Extracted data entries:

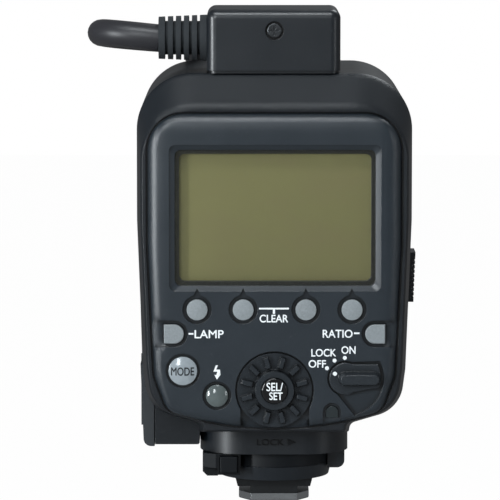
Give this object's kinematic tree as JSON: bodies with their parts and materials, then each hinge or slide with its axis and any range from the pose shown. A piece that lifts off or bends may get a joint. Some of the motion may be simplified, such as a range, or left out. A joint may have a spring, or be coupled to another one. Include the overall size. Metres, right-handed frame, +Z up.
{
  "type": "macro ring flash",
  "caption": "Shoe-mount control unit with display, keys, dial and lock lever, joined by a cord to a ring-shaped twin flash head that clips around a lens.",
  "frame": {"origin": "centre of the bottom face of the shoe plate", "axes": "+Z up, +X to the right when the display is looked at, the display faces -Y and the flash head faces +Y"},
  "size_m": [0.1152, 0.1337, 0.2806],
  "materials": {
    "case_plastic": "fine moulded grain",
    "panel_plastic": "fine moulded grain",
    "black_plastic": "smooth",
    "lever_plastic": "smooth satin",
    "head_plastic": "fine moulded grain",
    "dial_plastic": "smooth satin",
    "grey_button": "smooth satin",
    "mode_gloss": "polished dome",
    "test_gloss": "polished dome",
    "set_gloss": "polished",
    "clear_window": "clear",
    "display_glass": "olive reflective panel",
    "light_guide": "milky",
    "circuit_board": "varnished",
    "dark_steel": "blackened",
    "bright_steel": "turned",
    "switch_metal": "stamped",
    "contact_steel": "plated",
    "shoe_metal": "brushed",
    "gold_contact": "plated",
    "lamp_lens": "smoked",
    "capacitor_can": "sleeved",
    "cover_rubber": "matt",
    "boot_rubber": "matt",
    "cord_jacket": "satin",
    "frosted_window": "prismatic frosted",
    "reflector_metal": "mirror bright",
    "tube_glass": "clear",
    "focus_lens": "clear dome"
  },
  "bodies": {
    "unit": {"base_housing": "case_plastic", "battery_contacts": "contact_steel", "battery_tray": "black_plastic", "board_screws": "dark_steel", "capacitor_cradle": "black_plastic", "confirm_lamp": "lamp_lens", "contact_insert": "black_plastic", "control_board": "circuit_board", "cord": "cord_jacket", "cord_block": "case_plastic", "cord_block_screw": "dark_steel", "cord_boot": "boot_rubber", "door_hinge_pin": "bright_steel", "flash_reflectors": "reflector_metal", "flash_tubes": "tube_glass", "flash_windows": "frosted_window", "focusing_lamps": "focus_lens", "foot_block": "black_plastic", "foot_collar": "case_plastic", "foot_plate": "shoe_metal", "foot_screws": "bright_steel", "front_case": "case_plastic", "head_board": "circuit_board", "head_boot": "boot_rubber", "head_front_cover": "head_plastic", "head_rear_cover": "head_plastic", "head_screws": "dark_steel", "key_switches": "switch_metal", "lcd_backlight": "light_guide", "lcd_display": "display_glass", "lcd_window": "clear_window", "main_capacitor": "capacitor_can", "power_board": "circuit_board", "rear_case": "case_plastic", "rear_panel": "panel_plastic", "rotary_contacts": "black_plastic", "shoe_contacts": "gold_contact", "terminal_block": "black_plastic", "terminal_sockets": "switch_metal"},
    "function_key_1": {"function_button_1": "grey_button"},
    "function_key_2": {"function_button_2": "grey_button"},
    "function_key_3": {"function_button_3": "grey_button"},
    "function_key_4": {"function_button_4": "grey_button"},
    "lamp_key": {"lamp_button": "grey_button"},
    "ratio_key": {"ratio_button": "grey_button"},
    "mode_key": {"mode_button": "mode_gloss"},
    "test_key": {"test_button": "test_gloss"},
    "dial": {"select_dial": "dial_plastic"},
    "set_key": {"set_button": "set_gloss"},
    "power_knob": {"power_switch": "panel_plastic"},
    "door": {"battery_door": "case_plastic"},
    "latch": {"battery_latch": "case_plastic"},
    "terminal_flap": {"terminal_cover": "cover_rubber"},
    "lever": {"lock_lever": "lever_plastic"},
    "release": {"lock_release_button": "lever_plastic"},
    "pin": {"lock_pin": "bright_steel"},
    "head_key_left": {"head_release_left": "lever_plastic"},
    "head_key_right": {"head_release_right": "lever_plastic"},
    "hook_left": {"lens_hook_left": "bright_steel"},
    "hook_right": {"lens_hook_right": "bright_steel"}
  },
  "joints": [
    {"name": "function_press_1", "type": "slide", "parent": "unit", "child": "function_key_1", "axis": [0, 1, 0], "range_m": [0, 0.0006], "stiffness_N_per_m": 1500, "springref_m": -0.0001},
    {"name": "function_press_2", "type": "slide", "parent": "unit", "child": "function_key_2", "axis": [0, 1, 0], "range_m": [0, 0.0006], "stiffness_N_per_m": 1500, "springref_m": -0.0001},
    {"name": "function_press_3", "type": "slide", "parent": "unit", "child": "function_key_3", "axis": [0, 1, 0], "range_m": [0, 0.0006], "stiffness_N_per_m": 1500, "springref_m": -0.0001},
    {"name": "function_press_4", "type": "slide", "parent": "unit", "child": "function_key_4", "axis": [0, 1, 0], "range_m": [0, 0.0006], "stiffness_N_per_m": 1500, "springref_m": -0.0001},
    {"name": "lamp_press", "type": "slide", "parent": "unit", "child": "lamp_key", "axis": [0, 1, 0], "range_m": [0, 0.0006], "stiffness_N_per_m": 1500, "springref_m": -0.0001},
    {"name": "ratio_press", "type": "slide", "parent": "unit", "child": "ratio_key", "axis": [0, 1, 0], "range_m": [0, 0.0006], "stiffness_N_per_m": 1500, "springref_m": -0.0001},
    {"name": "mode_press", "type": "slide", "parent": "unit", "child": "mode_key", "axis": [0, 1, 0], "range_m": [0, 0.0006], "stiffness_N_per_m": 1500, "springref_m": -0.0001},
    {"name": "test_press", "type": "slide", "parent": "unit", "child": "test_key", "axis": [0, 1, 0], "range_m": [0, 0.0006], "stiffness_N_per_m": 1500, "springref_m": -0.0001},
    {"name": "set_press", "type": "slide", "parent": "unit", "child": "set_key", "axis": [0, 1, 0], "range_m": [0, 0.0006], "stiffness_N_per_m": 1500, "springref_m": -0.0001},
    {"name": "dial_turn", "type": "hinge", "parent": "unit", "child": "dial", "pos_m": [0, -0.029, 0.0325], "axis": [0, 1, 0], "continuous": true},
    {"name": "power_turn", "type": "hinge", "parent": "unit", "child": "power_knob", "pos_m": [0.0183, -0.03, 0.0356], "axis": [0, 1, 0], "range_deg": [0, 56]},
    {"name": "door_swing", "type": "hinge", "parent": "unit", "child": "door", "pos_m": [0.0329, 0.0165, 0.042], "axis": [0, 1, 0], "range_deg": [0, 100]},
    {"name": "latch_slide", "type": "slide", "parent": "door", "child": "latch", "axis": [0, 1, 0], "range_m": [0, 0.0024]},
    {"name": "terminal_swing", "type": "hinge", "parent": "unit", "child": "terminal_flap", "pos_m": [-0.0349, 0.007, 0.0275], "axis": [0, 0, -1], "range_deg": [0, 95]},
    {"name": "lever_turn", "type": "hinge", "parent": "unit", "child": "lever", "pos_m": [0, 0, 0.0118], "axis": [0, 0, 1], "range_deg": [0, 60]},
    {"name": "release_press", "type": "slide", "parent": "lever", "child": "release", "axis": [0, 1, 0], "range_m": [0, 0.001], "stiffness_N_per_m": 800, "springref_m": -0.0001},
    {"name": "pin_drop", "type": "slide", "parent": "unit", "child": "pin", "axis": [0, 0, -1], "range_m": [0, 0.00165]},
    {"name": "head_press_left", "type": "slide", "parent": "unit", "child": "head_key_left", "axis": [1, 0, 0], "range_m": [0, 0.0015], "stiffness_N_per_m": 600, "springref_m": -0.0001},
    {"name": "head_press_right", "type": "slide", "parent": "unit", "child": "head_key_right", "axis": [-1, 0, 0], "range_m": [0, 0.0015], "stiffness_N_per_m": 600, "springref_m": -0.0001},
    {"name": "hook_out_left", "type": "slide", "parent": "unit", "child": "hook_left", "axis": [-1, 0, 0], "range_m": [0, 0.0015]},
    {"name": "hook_out_right", "type": "slide", "parent": "unit", "child": "hook_right", "axis": [1, 0, 0], "range_m": [0, 0.0015]}
  ],
  "couplings": [
    {"joint": "pin_drop", "follows": "lever_turn", "m_per_rad": 0.001528},
    {"joint": "hook_out_left", "follows": "head_press_left", "ratio": 1},
    {"joint": "hook_out_right", "follows": "head_press_right", "ratio": 1}
  ]
}
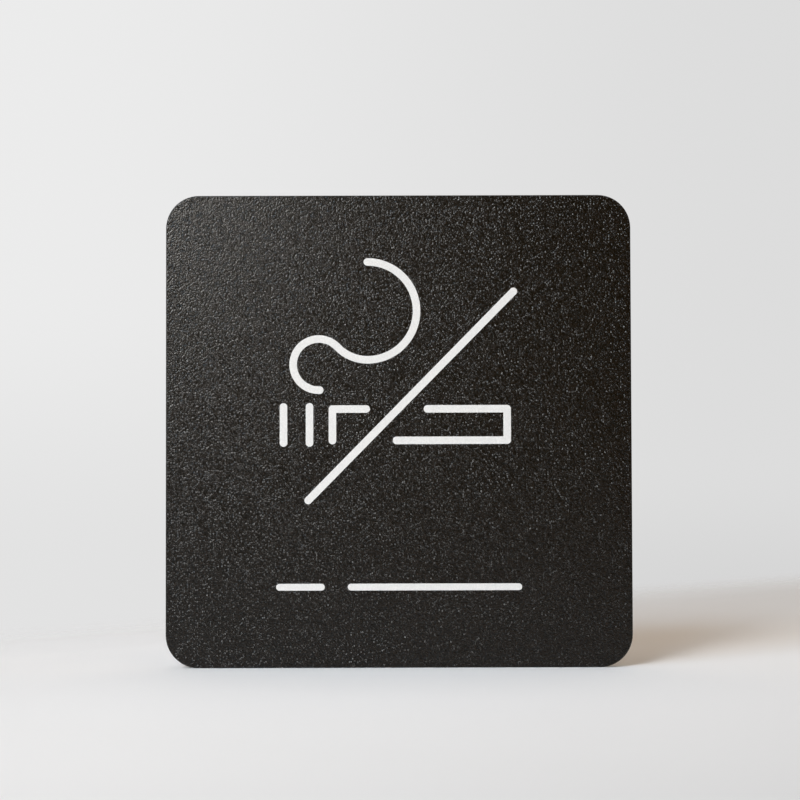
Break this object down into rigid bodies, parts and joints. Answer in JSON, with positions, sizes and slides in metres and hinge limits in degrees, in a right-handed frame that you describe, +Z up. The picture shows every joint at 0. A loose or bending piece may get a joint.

◆ **PROBLEM REQUIREMENTS**: Only the number is wanted: how many lines in the preceding entries hold the string "materials"?

◆ **WORKED ANSWER**: 2